Back in June 2022, Getir also introduced its own four private label products such as juice, meat, beer, and so forth.
Selling your own products normally yields greater profit margins. Gorillas’ biggest advantage is that it has access to data, including customer preferences, daily sales volumes, and so forth.
It can then utilize that data to inform its own private label launch decisions. Going forward, Gorillas could allow CPG companies to run ads on its platform, which is how delivery platforms like Instacart derive substantial portions of their revenue.
Gorillas charges an average delivery fee of $2. Surprisingly, this is the only fee that the company applies (other platforms like DoorDash also charge so-called service fees).

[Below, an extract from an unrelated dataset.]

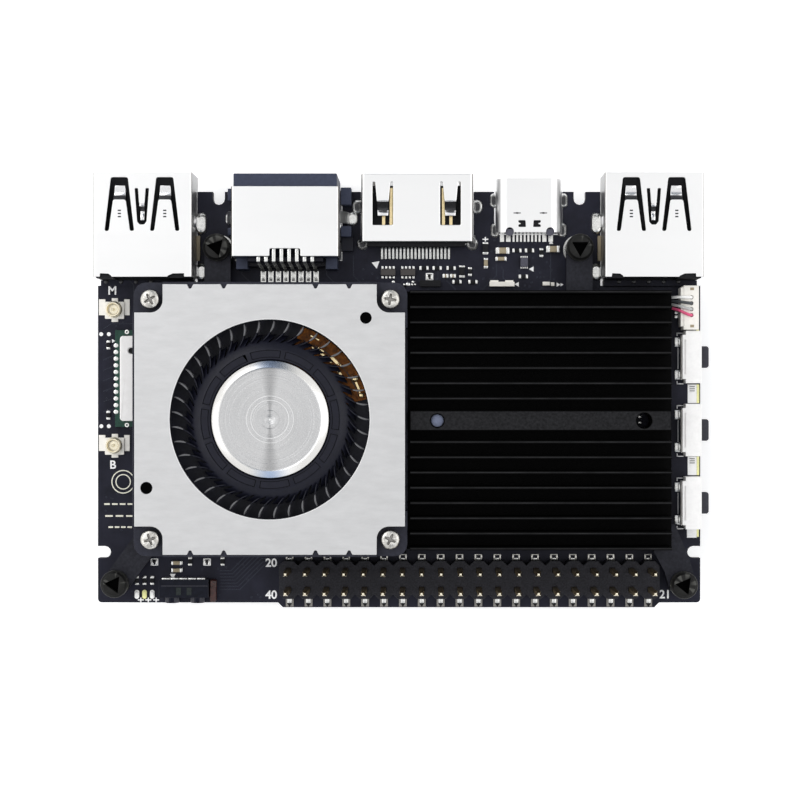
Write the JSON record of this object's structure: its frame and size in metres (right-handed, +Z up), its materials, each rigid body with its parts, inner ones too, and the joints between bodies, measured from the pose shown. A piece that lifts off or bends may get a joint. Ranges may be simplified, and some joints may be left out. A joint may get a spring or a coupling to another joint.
{
  "type": "single board computer",
  "caption": "Single board computer: dark board with sunk USB, network, display and power sockets, a pin header, side buttons and a black finned heatsink with a flat fan.",
  "frame": {"origin": "middle of the overall outline seen from above, on the plane of the four standoffs' feet", "axes": "+X along the pin header towards the push buttons, +Y towards the sockets, +Z up from the board"},
  "size_m": [0.082, 0.058, 0.0141],
  "materials": {
    "solder_mask": "near-black solder mask on glass-epoxy laminate, satin gloss",
    "tinned_steel": "thin stamped and tinned steel, fine rolled grain",
    "brushed_aluminium": "silver sheet and turned aluminium, satin",
    "black_anodised": "black anodised, fine matt blast",
    "black_plastic": "black moulded plastic",
    "blue_grey_plastic": "blue-grey moulded plastic",
    "cream_plastic": "off-white moulded plastic",
    "gold": "gold-plated contacts",
    "nickel": "nickel-plated fasteners",
    "grey_silicone": "soft grey thermal pad",
    "green_laminate": "green module laminate",
    "chip_resin": "black chip moulding compound",
    "flex_laminate": "orange-brown polyimide circuit",
    "ferrite": "dark sintered magnet and laminated core",
    "smoked_resin": "smoked dark epoxy",
    "grey_plastic": "mid-grey moulded plastic",
    "cable_sleeve": "thin plastic-insulated wires"
  },
  "bodies": {
    "board": {"antenna_socket_main": "gold", "antenna_socket_second": "gold", "button_body_1": "cream_plastic", "button_body_2": "cream_plastic", "button_body_3": "cream_plastic", "card_socket": "tinned_steel", "ethernet_body": "blue_grey_plastic", "ethernet_contacts": "gold", "ethernet_shield": "tinned_steel", "fan_bearing": "gold", "fan_cable": "cable_sleeve", "fan_circuit_board": "flex_laminate", "fan_connector": "cream_plastic", "fan_cover": "brushed_aluminium", "fan_housing": "black_plastic", "fan_screw_1": "nickel", "fan_screw_2": "nickel", "fan_screw_3": "nickel", "fan_screw_4": "nickel", "fan_stator": "ferrite", "flex_connector": "cream_plastic", "hdmi_contacts": "gold", "hdmi_insulator": "black_plastic", "hdmi_shell": "tinned_steel", "header_base": "black_plastic", "header_pins": "gold", "heatsink": "black_anodised", "ir_receiver": "smoked_resin", "m2_socket": "black_plastic", "memory_chip": "chip_resin", "mount_bolt_1": "black_anodised", "mount_bolt_2": "black_anodised", "mount_bolt_3": "black_anodised", "mount_bolt_4": "black_anodised", "pcb": "solder_mask", "soc": "chip_resin", "standoff_1": "nickel", "standoff_2": "nickel", "standoff_3": "nickel", "standoff_4": "nickel", "storage_chip": "chip_resin", "thermal_pad": "grey_silicone", "usb_c_shell": "tinned_steel", "usb_c_tongue": "black_plastic", "usb_left_contacts": "gold", "usb_left_insulator": "black_plastic", "usb_left_shell": "tinned_steel", "usb_right_contacts": "gold", "usb_right_insulator": "black_plastic", "usb_right_shell": "tinned_steel", "wifi_board": "green_laminate", "wifi_shield": "tinned_steel"},
    "fan_rotor": {"fan_blades": "black_plastic", "fan_hub_cup": "brushed_aluminium", "fan_magnet": "ferrite", "fan_shaft": "tinned_steel"},
    "button_1": {"button_plunger_1": "grey_plastic"},
    "button_2": {"button_plunger_2": "grey_plastic"},
    "button_3": {"button_plunger_3": "grey_plastic"},
    "latch": {"flex_latch": "black_plastic"}
  },
  "joints": [
    {"name": "fan_spin", "type": "hinge", "parent": "board", "child": "fan_rotor", "pos_m": [-0.01728, -0.00364, 0.0101], "axis": [0, 0, 1], "continuous": true},
    {"name": "button_press_1", "type": "slide", "parent": "board", "child": "button_1", "axis": [-1, 0, 0], "range_m": [0, 0.00025], "stiffness_N_per_m": 2000},
    {"name": "button_press_2", "type": "slide", "parent": "board", "child": "button_2", "axis": [-1, 0, 0], "range_m": [0, 0.00025], "stiffness_N_per_m": 2000},
    {"name": "button_press_3", "type": "slide", "parent": "board", "child": "button_3", "axis": [-1, 0, 0], "range_m": [0, 0.00025], "stiffness_N_per_m": 2000},
    {"name": "latch_flip", "type": "hinge", "parent": "board", "child": "latch", "pos_m": [0.0185, 0.0079, 0.00275], "axis": [-1, 0, 0], "range_deg": [0, 90]}
  ]
}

The fees are used to cover the cost of delivery and not a take-home profit for the company. Since Gorillas operates its own warehouses (and drivers don’t have to sift through shelves), its delivery times are oftentimes substantially faster.
Currently, dedicated warehouse staff is responsible for collecting the order and handing it to the delivery person. In the future, Gorillas might consider using robots (similar to the ones seen in Amazon warehouses) to speed up the picking (and therefore delivery) time as well as substantially decrease cost.
Gorillas Funding, Revenue & Valuation
According to Crunchbase, Gorillas has raised a total of $1.3 billion across four rounds of venture capital funding.
Notable investors include DST Global, Tencent, Coatue, Greenoaks Capital, Atlantic Food Labs, Dragoneer Investment Group, and many more.
Gorillas is currently valued at $1.2 billion, which is the price rival Getir paid to acquire it in December 2022. During its peak in 2021, Gorillas managed to amass a valuation of $3 billion.
As a private company, Gorillas is not obligated to disclose revenue figures to the public. And given that it is now owned by Getir, it is unlikely that its parent company will break out its revenue or profit figures anytime soon.